Directions
Extract all lines containing "More".

Given records
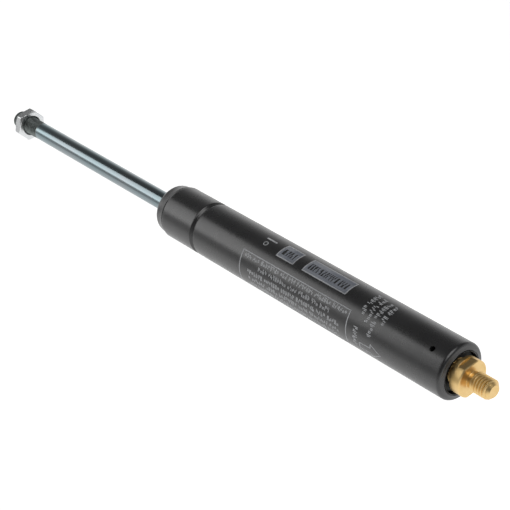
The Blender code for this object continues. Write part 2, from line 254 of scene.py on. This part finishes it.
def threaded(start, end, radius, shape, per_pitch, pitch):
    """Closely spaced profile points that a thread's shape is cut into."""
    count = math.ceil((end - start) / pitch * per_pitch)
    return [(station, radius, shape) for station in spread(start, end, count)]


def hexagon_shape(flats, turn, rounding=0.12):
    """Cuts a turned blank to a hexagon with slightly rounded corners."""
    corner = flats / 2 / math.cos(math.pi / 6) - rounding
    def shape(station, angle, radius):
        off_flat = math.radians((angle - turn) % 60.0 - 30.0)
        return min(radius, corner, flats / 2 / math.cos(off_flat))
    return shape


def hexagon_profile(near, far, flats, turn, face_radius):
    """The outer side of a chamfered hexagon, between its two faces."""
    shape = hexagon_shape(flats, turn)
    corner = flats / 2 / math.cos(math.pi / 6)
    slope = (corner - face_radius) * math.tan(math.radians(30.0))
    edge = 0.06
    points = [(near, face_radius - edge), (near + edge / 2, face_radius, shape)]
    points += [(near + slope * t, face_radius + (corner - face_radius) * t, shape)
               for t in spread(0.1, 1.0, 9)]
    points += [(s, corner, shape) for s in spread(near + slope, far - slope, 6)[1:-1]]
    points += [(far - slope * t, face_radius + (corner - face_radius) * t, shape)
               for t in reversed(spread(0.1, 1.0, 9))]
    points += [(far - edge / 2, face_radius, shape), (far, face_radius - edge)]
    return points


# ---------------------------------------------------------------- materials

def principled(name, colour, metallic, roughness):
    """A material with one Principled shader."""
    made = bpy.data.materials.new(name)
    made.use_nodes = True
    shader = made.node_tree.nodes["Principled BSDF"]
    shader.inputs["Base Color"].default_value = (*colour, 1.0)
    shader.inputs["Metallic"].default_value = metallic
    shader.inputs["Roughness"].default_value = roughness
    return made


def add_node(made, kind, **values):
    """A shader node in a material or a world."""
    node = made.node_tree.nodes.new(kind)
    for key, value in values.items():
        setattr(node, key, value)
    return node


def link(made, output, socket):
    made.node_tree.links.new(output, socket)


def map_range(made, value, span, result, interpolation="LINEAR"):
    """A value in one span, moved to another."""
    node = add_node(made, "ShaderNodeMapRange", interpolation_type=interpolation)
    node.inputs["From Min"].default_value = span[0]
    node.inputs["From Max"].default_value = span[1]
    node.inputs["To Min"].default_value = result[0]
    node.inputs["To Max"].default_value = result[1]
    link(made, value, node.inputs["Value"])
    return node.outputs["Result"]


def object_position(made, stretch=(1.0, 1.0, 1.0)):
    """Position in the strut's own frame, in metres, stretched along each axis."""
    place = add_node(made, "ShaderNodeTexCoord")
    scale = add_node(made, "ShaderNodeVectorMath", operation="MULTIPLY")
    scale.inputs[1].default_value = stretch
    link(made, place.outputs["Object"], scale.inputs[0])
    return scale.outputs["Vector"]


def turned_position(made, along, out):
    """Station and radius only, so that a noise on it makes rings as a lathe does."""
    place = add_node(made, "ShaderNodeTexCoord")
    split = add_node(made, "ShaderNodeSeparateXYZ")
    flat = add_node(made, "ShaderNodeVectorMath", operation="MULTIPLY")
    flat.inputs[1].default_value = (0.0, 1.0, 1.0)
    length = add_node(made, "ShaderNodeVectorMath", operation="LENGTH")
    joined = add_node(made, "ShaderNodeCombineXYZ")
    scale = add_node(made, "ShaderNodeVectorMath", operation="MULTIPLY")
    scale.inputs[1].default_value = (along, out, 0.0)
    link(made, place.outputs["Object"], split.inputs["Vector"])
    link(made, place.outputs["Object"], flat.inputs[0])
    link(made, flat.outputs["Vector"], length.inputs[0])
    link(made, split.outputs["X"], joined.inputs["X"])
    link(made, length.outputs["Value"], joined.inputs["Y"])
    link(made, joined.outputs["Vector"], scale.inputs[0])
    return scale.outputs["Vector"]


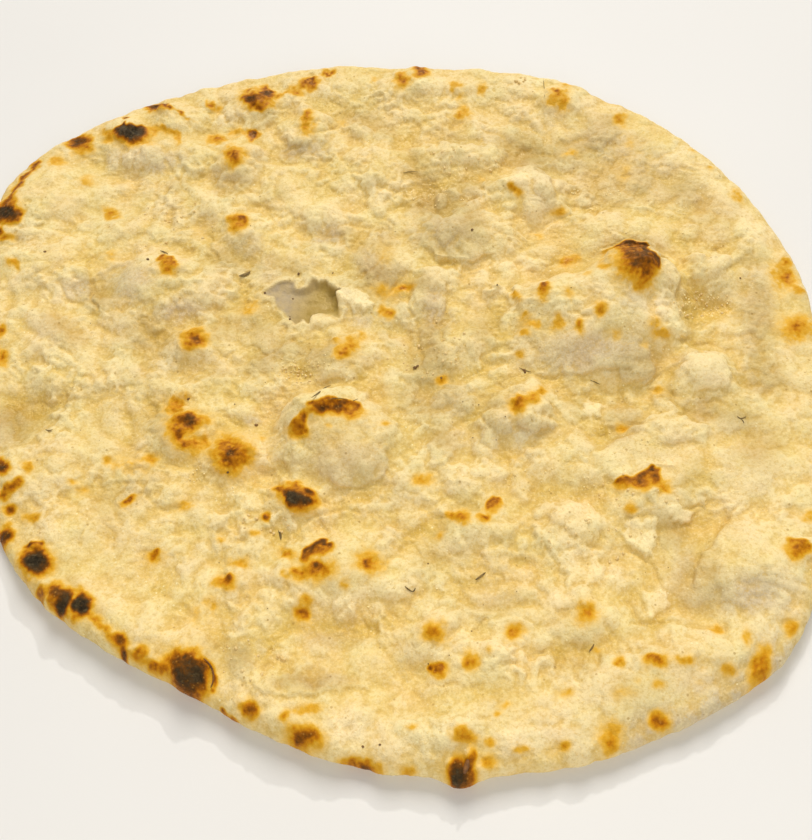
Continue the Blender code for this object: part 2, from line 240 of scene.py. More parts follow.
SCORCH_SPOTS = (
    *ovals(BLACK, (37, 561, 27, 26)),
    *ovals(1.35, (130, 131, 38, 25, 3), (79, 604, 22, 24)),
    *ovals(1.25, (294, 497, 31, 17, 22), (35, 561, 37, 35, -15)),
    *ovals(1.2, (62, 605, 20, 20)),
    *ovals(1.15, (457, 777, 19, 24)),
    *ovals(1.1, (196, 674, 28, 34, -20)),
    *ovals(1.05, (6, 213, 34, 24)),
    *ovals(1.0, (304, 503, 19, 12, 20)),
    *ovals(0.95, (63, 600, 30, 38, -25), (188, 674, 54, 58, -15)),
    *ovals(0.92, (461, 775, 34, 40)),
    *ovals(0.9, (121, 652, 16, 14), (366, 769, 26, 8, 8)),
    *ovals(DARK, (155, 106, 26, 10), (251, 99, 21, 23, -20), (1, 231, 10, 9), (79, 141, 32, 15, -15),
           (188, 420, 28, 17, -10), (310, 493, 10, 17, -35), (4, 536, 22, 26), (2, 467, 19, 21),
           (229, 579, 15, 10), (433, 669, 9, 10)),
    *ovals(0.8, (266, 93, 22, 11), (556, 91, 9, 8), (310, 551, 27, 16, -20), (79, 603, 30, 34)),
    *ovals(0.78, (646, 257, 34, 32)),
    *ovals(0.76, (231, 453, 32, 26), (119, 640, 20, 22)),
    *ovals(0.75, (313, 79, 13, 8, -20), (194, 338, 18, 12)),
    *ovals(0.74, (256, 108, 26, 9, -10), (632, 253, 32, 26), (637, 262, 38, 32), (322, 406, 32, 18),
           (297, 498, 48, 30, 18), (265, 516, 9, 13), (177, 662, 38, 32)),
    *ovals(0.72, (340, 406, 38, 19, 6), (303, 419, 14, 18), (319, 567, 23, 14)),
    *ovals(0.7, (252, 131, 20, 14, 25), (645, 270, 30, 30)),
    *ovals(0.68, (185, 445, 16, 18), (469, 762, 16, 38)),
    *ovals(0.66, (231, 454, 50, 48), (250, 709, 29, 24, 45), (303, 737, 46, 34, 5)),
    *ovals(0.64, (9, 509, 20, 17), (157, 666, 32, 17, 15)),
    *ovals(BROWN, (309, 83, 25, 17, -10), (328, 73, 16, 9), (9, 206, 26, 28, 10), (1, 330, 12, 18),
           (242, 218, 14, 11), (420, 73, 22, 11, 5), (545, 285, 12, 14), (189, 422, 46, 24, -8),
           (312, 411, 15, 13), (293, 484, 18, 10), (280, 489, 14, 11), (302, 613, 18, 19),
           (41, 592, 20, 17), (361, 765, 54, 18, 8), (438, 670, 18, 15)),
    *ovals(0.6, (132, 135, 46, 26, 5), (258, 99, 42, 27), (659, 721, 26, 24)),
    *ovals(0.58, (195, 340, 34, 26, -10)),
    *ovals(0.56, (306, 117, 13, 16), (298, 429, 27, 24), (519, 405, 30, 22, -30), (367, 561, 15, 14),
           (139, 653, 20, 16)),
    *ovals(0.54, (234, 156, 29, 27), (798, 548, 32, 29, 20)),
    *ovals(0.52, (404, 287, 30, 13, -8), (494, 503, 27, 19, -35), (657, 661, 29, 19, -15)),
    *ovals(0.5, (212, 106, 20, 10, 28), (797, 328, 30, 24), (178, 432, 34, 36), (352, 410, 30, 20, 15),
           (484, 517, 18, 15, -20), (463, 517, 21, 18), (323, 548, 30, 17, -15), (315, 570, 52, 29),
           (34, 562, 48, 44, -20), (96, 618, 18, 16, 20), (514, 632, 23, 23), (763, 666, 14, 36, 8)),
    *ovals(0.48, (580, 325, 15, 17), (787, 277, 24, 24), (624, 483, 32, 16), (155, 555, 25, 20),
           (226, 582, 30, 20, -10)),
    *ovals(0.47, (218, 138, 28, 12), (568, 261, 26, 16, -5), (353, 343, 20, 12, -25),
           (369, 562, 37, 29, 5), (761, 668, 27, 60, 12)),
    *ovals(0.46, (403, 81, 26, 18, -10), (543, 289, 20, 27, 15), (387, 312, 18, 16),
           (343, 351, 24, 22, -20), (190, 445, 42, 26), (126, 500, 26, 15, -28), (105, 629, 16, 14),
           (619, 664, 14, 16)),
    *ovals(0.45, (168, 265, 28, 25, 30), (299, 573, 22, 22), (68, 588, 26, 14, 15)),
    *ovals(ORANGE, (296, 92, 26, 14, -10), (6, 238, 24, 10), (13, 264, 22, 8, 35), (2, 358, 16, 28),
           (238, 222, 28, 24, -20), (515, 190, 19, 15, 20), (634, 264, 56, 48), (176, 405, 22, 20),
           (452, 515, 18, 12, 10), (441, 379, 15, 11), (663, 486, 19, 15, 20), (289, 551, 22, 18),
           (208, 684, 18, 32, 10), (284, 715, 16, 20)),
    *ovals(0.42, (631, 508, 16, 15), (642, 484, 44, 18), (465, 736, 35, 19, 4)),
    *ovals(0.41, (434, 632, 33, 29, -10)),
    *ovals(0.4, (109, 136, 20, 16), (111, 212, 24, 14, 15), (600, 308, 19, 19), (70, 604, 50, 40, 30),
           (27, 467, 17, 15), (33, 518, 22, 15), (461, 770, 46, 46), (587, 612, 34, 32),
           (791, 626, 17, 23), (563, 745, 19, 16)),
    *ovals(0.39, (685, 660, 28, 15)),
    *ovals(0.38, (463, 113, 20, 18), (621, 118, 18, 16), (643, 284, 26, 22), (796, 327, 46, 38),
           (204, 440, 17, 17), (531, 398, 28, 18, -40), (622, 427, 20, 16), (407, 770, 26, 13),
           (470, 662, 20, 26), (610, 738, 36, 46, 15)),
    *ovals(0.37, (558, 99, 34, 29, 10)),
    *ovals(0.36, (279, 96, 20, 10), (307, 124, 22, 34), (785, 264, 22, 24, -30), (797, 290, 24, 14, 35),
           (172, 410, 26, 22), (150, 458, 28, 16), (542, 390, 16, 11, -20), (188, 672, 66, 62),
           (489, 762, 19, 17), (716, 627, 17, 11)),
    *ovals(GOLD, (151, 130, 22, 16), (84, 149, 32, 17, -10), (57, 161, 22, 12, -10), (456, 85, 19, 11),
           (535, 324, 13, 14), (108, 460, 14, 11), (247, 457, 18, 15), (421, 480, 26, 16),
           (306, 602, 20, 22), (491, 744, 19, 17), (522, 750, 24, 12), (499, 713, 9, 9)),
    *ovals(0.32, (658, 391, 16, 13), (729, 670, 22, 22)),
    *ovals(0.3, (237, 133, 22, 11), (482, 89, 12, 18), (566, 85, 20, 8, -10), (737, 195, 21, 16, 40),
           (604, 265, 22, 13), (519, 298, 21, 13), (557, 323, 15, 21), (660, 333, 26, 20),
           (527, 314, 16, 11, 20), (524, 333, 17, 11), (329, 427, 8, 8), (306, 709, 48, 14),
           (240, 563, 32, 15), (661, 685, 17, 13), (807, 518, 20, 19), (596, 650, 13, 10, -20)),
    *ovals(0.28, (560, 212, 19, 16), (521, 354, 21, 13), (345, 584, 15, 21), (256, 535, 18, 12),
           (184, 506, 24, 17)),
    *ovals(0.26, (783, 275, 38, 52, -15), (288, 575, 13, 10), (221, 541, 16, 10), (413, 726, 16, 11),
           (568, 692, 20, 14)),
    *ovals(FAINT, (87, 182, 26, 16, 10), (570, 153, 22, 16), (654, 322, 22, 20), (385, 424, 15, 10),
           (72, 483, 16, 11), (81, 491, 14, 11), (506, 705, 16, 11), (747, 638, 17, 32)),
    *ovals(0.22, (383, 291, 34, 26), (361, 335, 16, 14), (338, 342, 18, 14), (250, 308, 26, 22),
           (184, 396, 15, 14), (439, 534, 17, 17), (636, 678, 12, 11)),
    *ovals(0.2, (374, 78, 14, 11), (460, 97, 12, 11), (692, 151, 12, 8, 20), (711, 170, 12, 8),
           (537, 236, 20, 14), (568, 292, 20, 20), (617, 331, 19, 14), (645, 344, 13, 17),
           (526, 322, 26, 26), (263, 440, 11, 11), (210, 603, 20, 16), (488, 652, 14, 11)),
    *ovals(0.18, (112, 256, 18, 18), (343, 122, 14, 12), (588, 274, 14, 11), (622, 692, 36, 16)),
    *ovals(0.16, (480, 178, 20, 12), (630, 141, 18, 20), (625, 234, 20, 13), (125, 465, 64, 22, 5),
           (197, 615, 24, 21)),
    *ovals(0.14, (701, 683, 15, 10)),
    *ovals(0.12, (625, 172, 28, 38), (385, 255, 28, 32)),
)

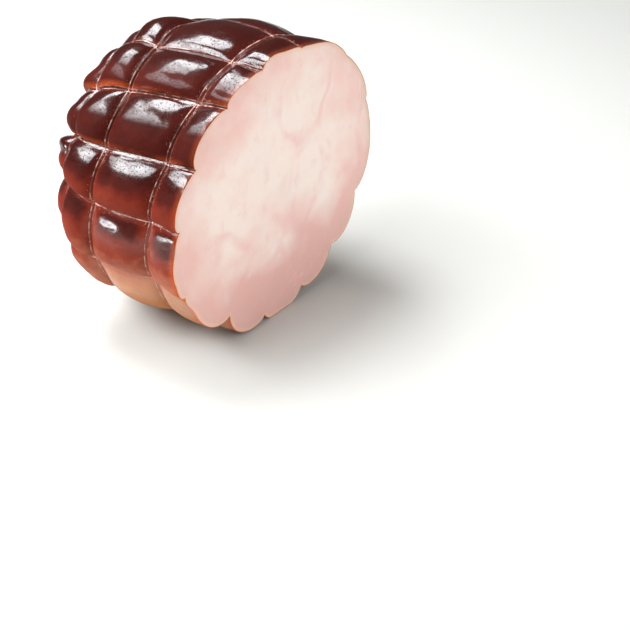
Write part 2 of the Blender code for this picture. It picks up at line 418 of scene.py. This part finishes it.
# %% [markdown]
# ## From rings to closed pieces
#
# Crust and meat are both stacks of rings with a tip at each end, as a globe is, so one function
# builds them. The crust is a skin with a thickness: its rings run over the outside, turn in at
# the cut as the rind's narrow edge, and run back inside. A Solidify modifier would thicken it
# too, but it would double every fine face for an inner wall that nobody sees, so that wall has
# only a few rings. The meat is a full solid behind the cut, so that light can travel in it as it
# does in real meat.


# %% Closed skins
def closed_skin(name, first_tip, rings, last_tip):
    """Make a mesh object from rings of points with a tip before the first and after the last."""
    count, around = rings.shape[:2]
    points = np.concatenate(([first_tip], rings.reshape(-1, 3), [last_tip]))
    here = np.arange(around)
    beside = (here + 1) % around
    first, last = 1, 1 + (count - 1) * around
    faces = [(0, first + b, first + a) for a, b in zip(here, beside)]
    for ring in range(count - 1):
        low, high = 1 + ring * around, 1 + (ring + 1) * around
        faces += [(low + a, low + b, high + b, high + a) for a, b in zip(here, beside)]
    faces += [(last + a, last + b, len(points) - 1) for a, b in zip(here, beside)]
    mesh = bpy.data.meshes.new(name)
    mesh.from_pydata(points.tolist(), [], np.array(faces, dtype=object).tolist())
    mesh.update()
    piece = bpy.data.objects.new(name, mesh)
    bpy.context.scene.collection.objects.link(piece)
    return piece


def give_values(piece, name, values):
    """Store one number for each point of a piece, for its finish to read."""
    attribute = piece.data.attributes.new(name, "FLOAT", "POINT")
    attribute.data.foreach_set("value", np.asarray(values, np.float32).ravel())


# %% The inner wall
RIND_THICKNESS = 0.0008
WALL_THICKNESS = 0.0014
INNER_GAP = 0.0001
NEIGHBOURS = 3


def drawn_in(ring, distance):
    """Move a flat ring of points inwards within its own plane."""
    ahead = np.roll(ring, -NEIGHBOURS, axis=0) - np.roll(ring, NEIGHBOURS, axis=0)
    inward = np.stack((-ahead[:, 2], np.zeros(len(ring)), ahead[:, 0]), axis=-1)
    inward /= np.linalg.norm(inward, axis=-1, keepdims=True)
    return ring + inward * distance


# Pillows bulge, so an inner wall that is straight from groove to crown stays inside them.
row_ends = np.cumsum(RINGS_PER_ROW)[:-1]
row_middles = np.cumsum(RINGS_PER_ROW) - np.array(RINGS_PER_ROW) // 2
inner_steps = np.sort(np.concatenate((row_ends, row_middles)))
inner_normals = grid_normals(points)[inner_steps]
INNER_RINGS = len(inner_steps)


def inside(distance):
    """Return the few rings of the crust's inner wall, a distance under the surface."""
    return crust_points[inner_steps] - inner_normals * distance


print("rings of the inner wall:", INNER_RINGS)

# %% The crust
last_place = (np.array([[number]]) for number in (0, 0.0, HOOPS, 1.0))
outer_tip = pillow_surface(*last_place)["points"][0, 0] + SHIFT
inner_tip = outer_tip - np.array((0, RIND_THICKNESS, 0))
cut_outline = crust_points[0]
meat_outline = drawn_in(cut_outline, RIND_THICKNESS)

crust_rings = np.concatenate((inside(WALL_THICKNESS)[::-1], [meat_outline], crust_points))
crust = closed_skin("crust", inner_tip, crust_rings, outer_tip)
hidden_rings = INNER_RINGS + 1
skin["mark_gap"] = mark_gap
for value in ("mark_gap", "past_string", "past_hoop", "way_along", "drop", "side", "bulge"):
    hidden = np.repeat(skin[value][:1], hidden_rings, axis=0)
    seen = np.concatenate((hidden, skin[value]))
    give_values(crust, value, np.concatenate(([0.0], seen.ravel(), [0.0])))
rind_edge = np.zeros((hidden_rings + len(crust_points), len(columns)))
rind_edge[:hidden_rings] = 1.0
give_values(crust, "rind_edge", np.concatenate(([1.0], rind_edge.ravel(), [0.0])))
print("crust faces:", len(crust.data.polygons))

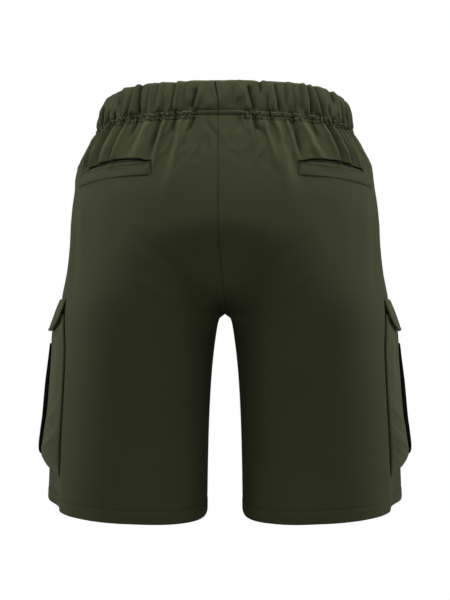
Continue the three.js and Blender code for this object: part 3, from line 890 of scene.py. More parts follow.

Task output
Continue the Blender code for this object: part 2, from line 240 of scene.py. More parts follow.
Continue the three.js and Blender code for this object: part 3, from line 890 of scene.py. More parts follow.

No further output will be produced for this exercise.